§ **WRITTEN REQUEST**: Would you copy only the lines below, beginning with the one that contains "bpy.data.objects.remove(obj)" and running through the last entry line?

☆ ☆ ☆ ☆ ☆ ☆ ☆

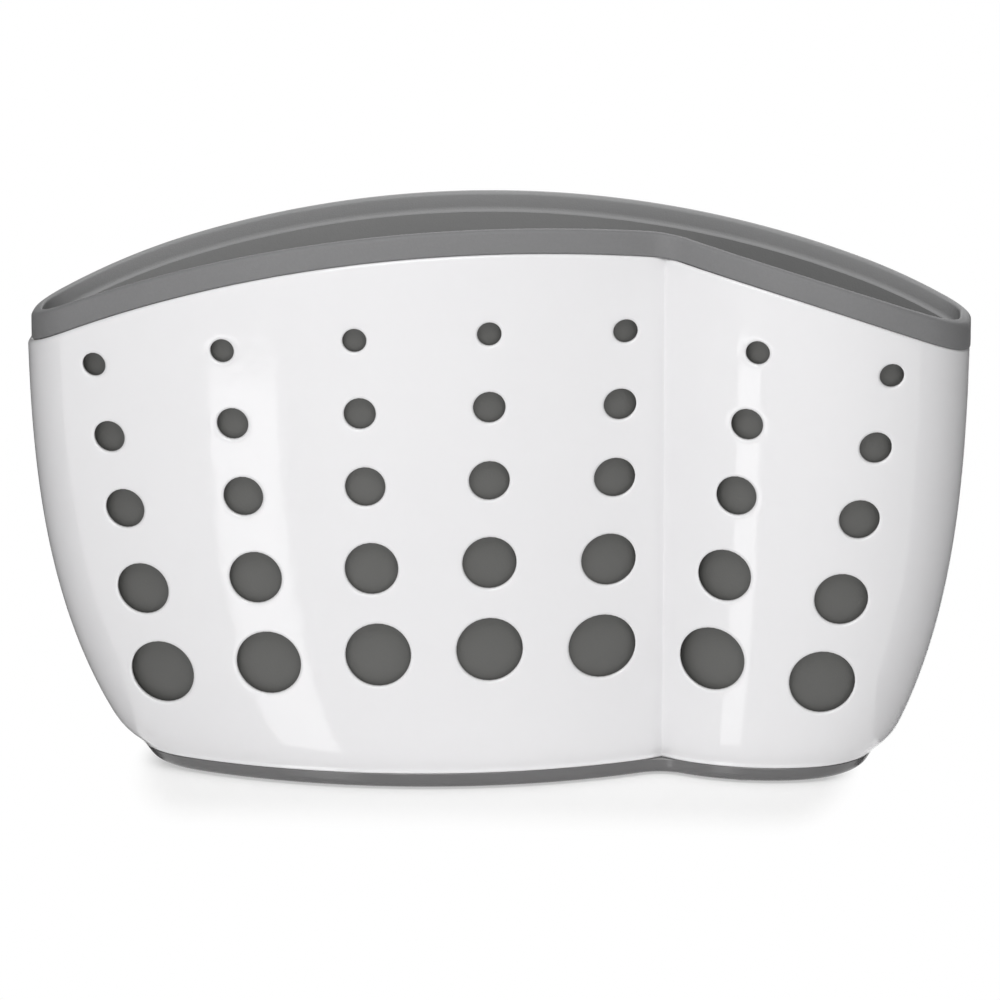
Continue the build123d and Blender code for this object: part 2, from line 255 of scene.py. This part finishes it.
# the holes, row by row from the lowest: size, height, and how far the row's ends sag
hole_diameters = np.array([14.9, 12.1, 9.1, 7.2, 5.4])
hole_heights = np.array([33.3, 53.7, 72.9, 89.9, 106.8])
hole_droops = np.array([8.2, 8.75, 9.2, 9.6, 10.0])
low_pitch, pitch_gain = 25.15, 5.0
hole_pitches = low_pitch + pitch_gain * (hole_heights - hole_heights[0]) / np.ptp(hole_heights)
hole_round, hole_inner_round = 0.6, 0.2
hole_columns, middle_column, line_count = 7, 3, 6
skirt_pitch, skirt_droop = 24.46, 7.9
edge_margin = 4.5
turn_all, turn_all_top, turn_end, turn_end_top, end_power = 0.6, 12.0, 2.2, 9.5, 3
bead_depth, bead_lift, bead_above, bead_below = 0.22, 1.0, 1.2, 0.45
low_guess, high_guess, settle_rounds = 60.0, 100.0, 12
millimetre, merge_within, sharp_from = 0.001, 2e-6, 40.0
broad_lobe, tight_lobe = 1, 3
crease_bound, last_bound = 5, 8


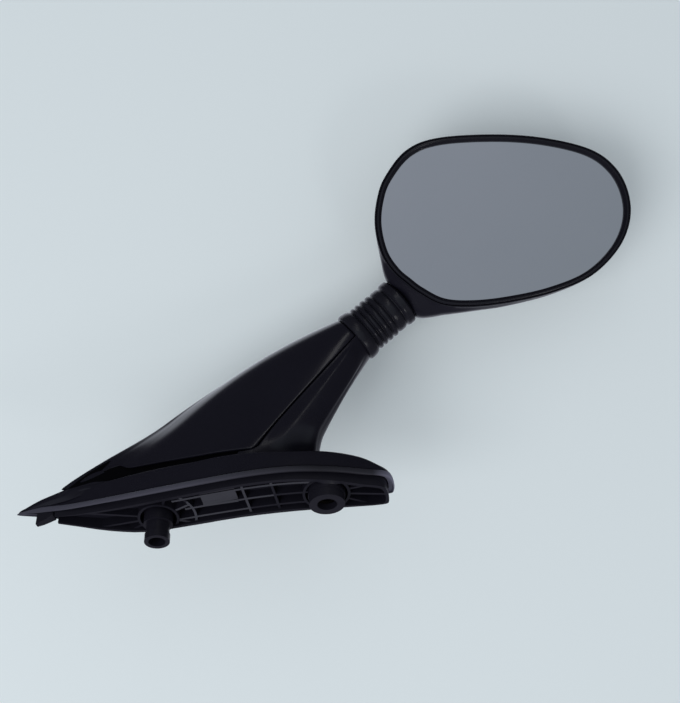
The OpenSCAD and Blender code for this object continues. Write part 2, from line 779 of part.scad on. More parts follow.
// Ring that screws into the socket's mouth and holds the lower seat
module retaining_ring() {
    color([0.6, 0.61, 0.63]) on_neck() difference() {
        translate([0, 0, socket_low]) cylinder(h = ring_top - socket_low, r = cavity_r - fit_gap);
        translate([0, 0, ball_height]) sphere(r = cavity_r);
        translate([0, 0, socket_low - cut_extra]) cylinder(h = ball_height, r = socket_mouth_r);
    }
}
module pressure_cup() {
    color([0.85, 0.85, 0.8]) on_neck() difference() {
        translate([0, 0, cup_low]) cylinder(h = cup_top - cup_low, r = cavity_r - 2 * fit_gap);
        translate([0, 0, ball_height]) sphere(r = cavity_r);
    }
}
// Two cone-shaped spring washers with their wide rims together
module disc_springs() {
    step = (spring_top - cup_top) / 2;
    rim_r = cavity_r - 2 * seat_gap;
    color([0.65, 0.66, 0.68]) on_neck(cup_top + step) for (side = [0, 1]) mirror([0, 0, side])
        rotate_extrude() polygon([
            [rim_r, 0], [rim_r, spring_sheet], [spring_hole_r, step], [spring_hole_r, step - spring_sheet]
        ]);
}
// Screw from inside the head that holds the socket to the chin
module socket_screw() {
    color([0.7, 0.7, 0.72]) on_neck() difference() {
        union() {
            translate([0, 0, spring_top + seat_gap])
                cylinder(h = screw_seat - spring_top, d = socket_screw_dia);
            translate([0, 0, screw_seat]) cylinder(h = screw_head_height, r = screw_head_r);
        }
        translate([0, 0, screw_seat + screw_head_height / 2])
            cylinder(h = screw_head_height, r = screw_key_r, $fn = 6);
    }
}

// Head outline at place s: size is a share of the front edge, chin a share of the chin
head_table = [
    for (row = head_rows) [
        row[0] * head_width / drawn_head_width,
        row[1] * head_height / drawn_head_height,
        row[2] * head_width / drawn_head_width,
        row[3] * head_height / drawn_head_height
    ]
];
function head_point(s, size, chin, inset) =
    let(
        r = curve_at(head_table, s),
        edge = [r[0], r[1]],
        push = [r[2] - r[0], r[3] - r[1]],
        hold = min(1, norm(push) / 8) * chin,
        base = edge * mix(size, 1, hold) + push * chin
    )
    [base[0] * (1 - inset / (head_width / 2)), base[1] * (1 - inset / (head_height / 2))];
head_steps = 3;
function head_ring(z, size, chin, inset) = [
    for (k = [0:head_steps * head_row_count - 1])
        let(p = head_point(k / head_steps, size, chin, inset)) [p[0], p[1], z]
];
module head_plan(inset) {
    polygon([for (k = [0:head_steps * head_row_count - 1]) head_point(k / head_steps, 1, 0, inset)]);
}

module head_housing() {
    deep = head_depth / drawn_head_depth;
    count = len(head_profile);
    ledge = carrier_back + seat_gap;
    housing_ledge = 3;
    color([0.06, 0.06, 0.07])
    difference() {
        in_head() ring_solid(concat(
            [for (k = [count - 1:-1:3])
                let(row = head_profile[k])
                head_ring(-row[0] * deep + housing_wall, row[1], row[2], housing_wall + 2 * seat_gap)],
            [head_ring(-ledge, 1, 0.5, housing_wall + housing_ledge)],
            [head_ring(-ledge, 1, 0, housing_lip)],
            [head_ring(0, 1, 0, housing_lip)],
            [for (row = head_profile) head_ring(-row[0] * deep, row[1], row[2], 0)]
        ));
        on_neck() cylinder(h = chin_start, r = boot_rib_dia / 2 + 2 * seat_gap);
        on_neck(ball_height) cylinder(h = boot_length, d = socket_screw_dia + 2 * seat_gap);
        on_neck(screw_seat) cylinder(h = 3 * screw_head_height, r = screw_head_r + cut_extra);
    }
}

// Ring that runs round the head's outline with one profile of inset and height
module head_ring_solid(profile) {
    n = head_steps * head_row_count;
    m = len(profile);
    points = [
        for (k = [0:n - 1], row = profile)
            let(p = head_point(k / head_steps, 1, 0, row[0])) [p[0], p[1], row[1]]
    ];
    faces = [
        for (k = [0:n - 1], j = [0:m - 1])
            let(here = k * m, next = ((k + 1) % n) * m, after = (j + 1) % m)
            for (face = [
                [here + j, next + j, here + after],
                [here + after, next + j, next + after]
            ]) face
    ];
    polyhedron(points, faces, convexity = 6);
}
module head_bezel() {
    outer = bezel_inset;
    inner = bezel_inset + bezel_width;
    color([0.04, 0.04, 0.05]) in_head() head_ring_solid([
        [outer, -lip_depth - glass_thickness],
        [outer, bezel_proud - 0.9],
        [outer + 0.8, bezel_proud],
        [inner - 1.2, bezel_proud],
        [inner, bezel_proud - 1.6],
        [inner, -lip_depth],
        [outer + bezel_rebate, -lip_depth],
        [outer + bezel_rebate, -lip_depth - glass_thickness]
    ]);
}
module mirror_glass() {
    color([0.55, 0.58, 0.62]) in_head() translate([0, 0, -lip_depth - glass_thickness])
        linear_extrude(glass_thickness) head_plan(glass_inset);
}
module glass_pad() {
    color([0.2, 0.2, 0.2]) in_head() translate([0, 0, -lip_depth - glass_thickness - pad_thickness])
        linear_extrude(pad_thickness) head_plan(pad_inset);
}
module glass_carrier() {
    color([0.12, 0.12, 0.13]) in_head() translate([0, 0, -carrier_back])
        linear_extrude(carrier_thickness) head_plan(bezel_inset + 0.1);
}

arm_frame();
arm_cover();
mount_frame();
base_gasket();
main_stud_insert();
second_stud_insert();
ball_stud();
stud_washer();
stud_nut();
neck_boot();
ball_seat_lower();
ball_seat_upper();
ball_socket();
retaining_ring();
pressure_cup();
disc_springs();
socket_screw();
head_housing();
head_bezel();
mirror_glass();
glass_pad();
glass_carrier();
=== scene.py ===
import math

import bmesh
import bpy
import numpy as np
from mathutils import Matrix


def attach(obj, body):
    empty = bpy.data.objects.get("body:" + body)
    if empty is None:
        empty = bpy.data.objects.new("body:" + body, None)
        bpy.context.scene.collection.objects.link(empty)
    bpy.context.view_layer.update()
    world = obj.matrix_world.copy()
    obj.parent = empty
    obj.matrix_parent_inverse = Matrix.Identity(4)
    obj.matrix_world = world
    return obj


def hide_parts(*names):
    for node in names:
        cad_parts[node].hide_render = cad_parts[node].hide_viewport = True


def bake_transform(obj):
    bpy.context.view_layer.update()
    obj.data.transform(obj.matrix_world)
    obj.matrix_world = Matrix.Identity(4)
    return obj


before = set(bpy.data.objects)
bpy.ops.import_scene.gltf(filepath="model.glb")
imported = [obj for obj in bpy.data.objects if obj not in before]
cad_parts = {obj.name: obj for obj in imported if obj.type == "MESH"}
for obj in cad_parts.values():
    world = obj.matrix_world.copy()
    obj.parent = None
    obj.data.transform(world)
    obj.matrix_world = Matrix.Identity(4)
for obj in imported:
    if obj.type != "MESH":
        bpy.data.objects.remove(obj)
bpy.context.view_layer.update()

# Looks of a scooter mirror that bolts to the side of a front fairing by two studs.
# Sizes are in millimetres in the part's own frame: the bottom of the rubber gasket is the XY plane,
# the main stud is the Z axis, +X runs to the foot's blunt end and -Y is the rider's side.
# Every surface is worked out on a grid of two parameters and is turned into metres at the end.
MM = 0.001
TURN = 2 * np.pi

# Foot
GASKET_HEIGHT = 4.0
TIP_HEIGHT = 0.8
TIP_TAPER = 15.0
SHELL_WALL = 2.6
SEAT_GAP = 0.3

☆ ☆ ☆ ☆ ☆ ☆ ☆

§ **THE REPLY**:
        bpy.data.objects.remove(obj)
bpy.context.view_layer.update()

# Looks of a scooter mirror that bolts to the side of a front fairing by two studs.
# Sizes are in millimetres in the part's own frame: the bottom of the rubber gasket is the XY plane,
# the main stud is the Z axis, +X runs to the foot's blunt end and -Y is the rider's side.
# Every surface is worked out on a grid of two parameters and is turned into metres at the end.
MM = 0.001
TURN = 2 * np.pi

# Foot
GASKET_HEIGHT = 4.0
TIP_HEIGHT = 0.8
TIP_TAPER = 15.0
SHELL_WALL = 2.6
SEAT_GAP = 0.3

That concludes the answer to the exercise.